Si je témoigne c’est que depuis quelques années je suis atteinte d’un cancer du sein d’emblée métastatique, donc pas guérissable, juste soignable, ensuite j’ai développé un autre cancer, du poumon cette fois. J’étais déjà atteinte d’un lupus pour lequel on a du arrêter le traitement durant 4 ans pour des raisons d’incompatibilité avec la chimio et du coup il est en train de s’aggraver…

Depuis le début je touchais l’AAH et le complément de ressources soit un peu plus de 1100 €. Je suis en couple, mon conjoint a un salaire moyen et moi aucun revenu. Cet équilibre a changé en juillet quand mon fils a quitté la maison : on m’a supprimé le complément de ressources et une partie de l’AAH. Je ne perçois plus que 590€ et on a plus le droit à l’APL donc on doit payer notre loyer intégralement.

Cela m’oblige à avoir recours à mon conjoint pour compléter mes revenus.
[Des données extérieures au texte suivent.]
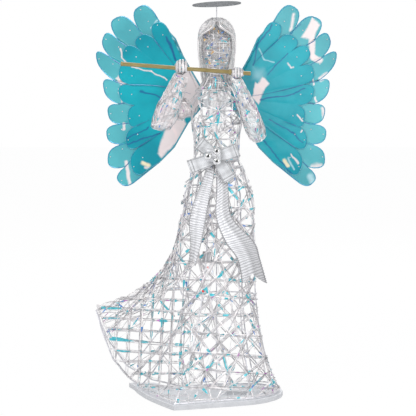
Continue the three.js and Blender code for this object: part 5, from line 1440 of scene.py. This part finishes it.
# Light bulbs on the strings
LOWER_BULBS = [(-102.0, -49.2, 58.6), (-58.4, -74.8, 111.3), (-59.2, -38.7, 175.4), (-31.7, -52.7, 242.8),
               (-35.4, -34.4, 314.8)]
UPPER_BULBS = [(-29.6, -33.3, 394.1), (-16.8, -39.9, 467.1), (-22.7, -27.9, 555.3), (0, -37.1, 640.9)]
red_bulb = mottled("red_bulb", (0.55, 0.01, 0.005), (0.80, 0.03, 0.01), (0.3, 0.4), 200, 0.0, 0.05, 0.0002)
set_inputs(red_bulb.node_tree, red_bulb.node_tree.nodes["Principled BSDF"],
           {"Emission Color": (0.80, 0.02, 0.01, 1), "Emission Strength": 0.05})
clear_bulb = mottled("clear_bulb", (0.70, 0.68, 0.64), (0.90, 0.89, 0.86), (0.08, 0.2), 200, 0.0, 0.05, 0.0002,
                     coat=0.6, alpha=0.8)
RED_LEADS = {3: ((-31.7, -49.5, 247.2), (-31, -60, 264)), 4: ((-35.4, -34.4, 310.4), (-19.5, -52, 317))}
BULB = [(1.3, -4.2), (2.2, -4.0), (2.7, -3.0), (2.7, -1.6), (2.55, -1.4), (2.55, 1.4), (2.1, 2.9), (1.2, 3.8),
        (0.2, 4.2)]
for word, places, red in (("lower", LOWER_BULBS, (3, 4)), ("upper", UPPER_BULBS, ())):
    lamps = Solid()
    for index, place in enumerate(places):
        if index in red:
            lead = np.linspace(*[np.array(end, float) for end in RED_LEADS[index]], 6)
            lead[1:-1, 2] -= 1.5
            lamps.put(tube_ring(lead, 0.6, 8, False, [(0, 0, 1)] * 6))
            lamps.put(turned([(radius * 0.9, height * 0.6) for radius, height in BULB], 14, tuple(lead[-1])), 1)
        else:
            lamps.put(turned(BULB, 14, place))
    obj = lamps.build(word + "_bulbs", [clear_bulb, red_bulb])


# Materials of the pieces that the model carries over
def named(part):
    return [name for name in nodes if part in name]


base_paint = mottled("base_paint", (0.74, 0.75, 0.775), (0.84, 0.85, 0.87), (0.5, 0.65), 45, 0.0, 0.12, 0.0004)
# Painted shade: the base plate's sides are darker than its top, by the upright part of the normal
shade(base_paint, False, [(0.2, 0.68), (0.8, 1)])
CARRIED = [
    (["base_plate"], base_paint),
    (named("contact_plate") + named("pin"), steel),
    (["right_hand", "left_hand"],
     mottled("hand_net", (0.22, 0.22, 0.23), (0.62, 0.60, 0.61), (0.3, 0.6), 260, 0.1, 0.8, 0.001)),
    (["skirt_frame", "torso_frame", "right_arm_wire", "left_arm_wire", "halo_wire"],
     mottled("white_wire", (0.50, 0.50, 0.53), (0.76, 0.75, 0.78), (0.25, 0.45), 110, 0.3, 0.15, 0.0003)),
    (["lower_light_string", "upper_light_string"],
     mottled("light_wire", (0.60, 0.60, 0.60), (0.80, 0.80, 0.79), (0.35, 0.5), 150, 0.0, 0.1, 0.0002)),
    (["battery_holder", "battery_door"],
     mottled("pale_moulding", (0.70, 0.71, 0.73), (0.80, 0.81, 0.83), (0.45, 0.6), 220, 0.0, 0.25, 0.0003)),
    (["wing_bracket"],
     mottled("frosted_moulding", (0.86, 0.86, 0.87), (0.97, 0.97, 0.98), (0.35, 0.5), 150, 0.0, 0.2, 0.0003,
             alpha=0.2)),
    (["light_junction", "power_switch"],
     mottled("grey_moulding", (0.34, 0.34, 0.35), (0.48, 0.48, 0.49), (0.4, 0.6), 200, 0.0, 0.25, 0.0003)),
    (named("foot"), mottled("rubber", (0.035, 0.035, 0.037), (0.07, 0.07, 0.073), (0.6, 0.8), 180, 0.0, 0.3, 0.0004)),
    (named("flute"),
     mottled("brushed_gold", (0.23, 0.18, 0.07), (0.38, 0.30, 0.13), (0.3, 0.45), 60, 0.55, 0.1, 0.0002, (1, 12, 12))),
    (["halo_disc"], mottled("halo_glitter", (0.07, 0.075, 0.08), (0.30, 0.31, 0.32), (0.75, 0.95), 330, 0.0, 0.9,
                            0.0008, specular=0.08)),
    (named("battery_cell"),
     mottled("cell_wrap", (0.12, 0.13, 0.15), (0.22, 0.23, 0.26), (0.3, 0.4), 90, 0.2, 0.1, 0.0002)),
]
for names, material in CARRIED:
    for name in names:
        dress(name, material)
Je trouve tout à fait injuste de tenir compte des revenus d’un concubin puisque dans la logique les concubins ne sont pas obligés l’un envers l’autre contrairement aux gens mariés

Il est une chose, lors du départ d’un enfant du foyer, de retirer le CR ou l’APL si l’on dépasse, mais toucher à l’AAH c’est incompréhensible ! D’autant que l’on est pas moins handicapé ou empêché de travailler du jour ou l’on se retrouve à deux.

J’espère vivement que nos députés sauront rétablir les choses afin que nous ne terminions pas notre vie déjà écourtée par la maladie ou les handicaps comme des mendiants à la charge des autres surtout quand on a travaillé et cotisé depuis l’âge de 16 ans comme c’est mon cas.